FOUAD AJAMI: Muslim Rage And Obama’s Retreat.

This is not a Jimmy Carter moment—a U.S. Embassy and its staff seized and held hostage for 444 days, America’s enemies taking stock of its weakness, its allies running for cover. But the anti-American protests that broke upon 20 nations this past week must be reckoned a grand personal failure for Barack Obama, and a case of hubris undone.

No American president before this one had proclaimed such intimacy with a world that stretches from Morocco to Indonesia. From the start of his administration, Mr. Obama put forth his own biography as a bridge to those aggrieved nations. He would be a “different president,” he promised, and the years he lived among Muslims would acquit him—and thus America itself. He was the un-Bush.

And so, in June 2009, Mr. Obama descended on Cairo.
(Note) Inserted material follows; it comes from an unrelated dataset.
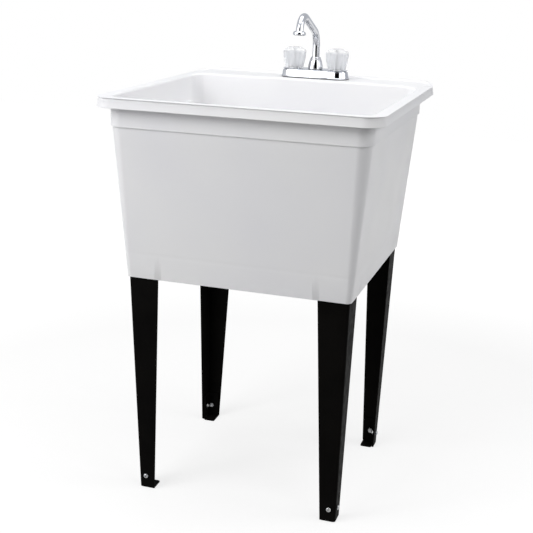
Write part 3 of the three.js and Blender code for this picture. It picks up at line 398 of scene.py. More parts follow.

He had opposed the Iraq war, he had Muslim relatives, and he would offer Egyptians, and by extension other Arabs, the promise of a “new beginning.” They told their history as a tale of victimization at the hands of outsiders, and he empathized with that narrative.

He spoke of “colonialism that denied rights and opportunities to many Muslims, and a Cold War in which Muslim-majority countries were too often treated as proxies without regard to their own aspirations.”

Without knowing it, he had broken a time-honored maxim of that world: Never speak ill of your own people when in the company of strangers. There was too little recognition of the malignant trilogy—anti-Americanism, anti-Semitism and anti-modernism—that had poisoned the life of Egypt and much of the region. . . .

Our foreign policy has been altered, as never before, to fit one man’s electoral needs. We hear from the presidential handlers only what they want us to believe about the temper of distant lands. It was only yesterday that our leader, we are told, had solved the riddle of our position in the world.

Give him your warrant, the palace guard intone, at least until the next election. In tales of charismatic, chosen leaders, it is always, and only, about the man at the helm.

Obama didn’t learn much in his sojourn abroad, and apparently much of what he did learn turned out not to be so.

Related: James Taranto on Obama’s Apology Ad:

What message does the ad actually send the Mohammed Tariq Khans? On the one hand, a message of weakness: Assemble a big enough mob, kill enough people, burn enough flags and churches, and you too can grab the attention of the most powerful man and woman in the world. On the other hand, a taunt. If Obama and Mrs. Clinton really mean it, the Khans must think, why haven’t they presented the video makers for public mincing? The State Department’s ad contains no answer to that crucial question.

If our government is going to run an ad to educate Pakistanis (or whoever) about American attitudes, wouldn’t it make sense to include an explanation as to why America’s leaders cannot and will not enforce the mob’s standards of blasphemy? To an American, what’s objectionable about this ad isn’t so much the apology for the video’s offense as the abject failure to defend basic American principles of freedom. That same failure makes the ad less than worthless as an educational tool.

Obama didn’t learn much in his sojourn at Harvard and Chicago law schools, and apparently much of what he did learn turned out not to be so.

Oh, and it’s not a Jimmy Carter moment — because at this point, Jimmy Carter would be a best-case scenario. And an increasingly implausible one, I’m afraid.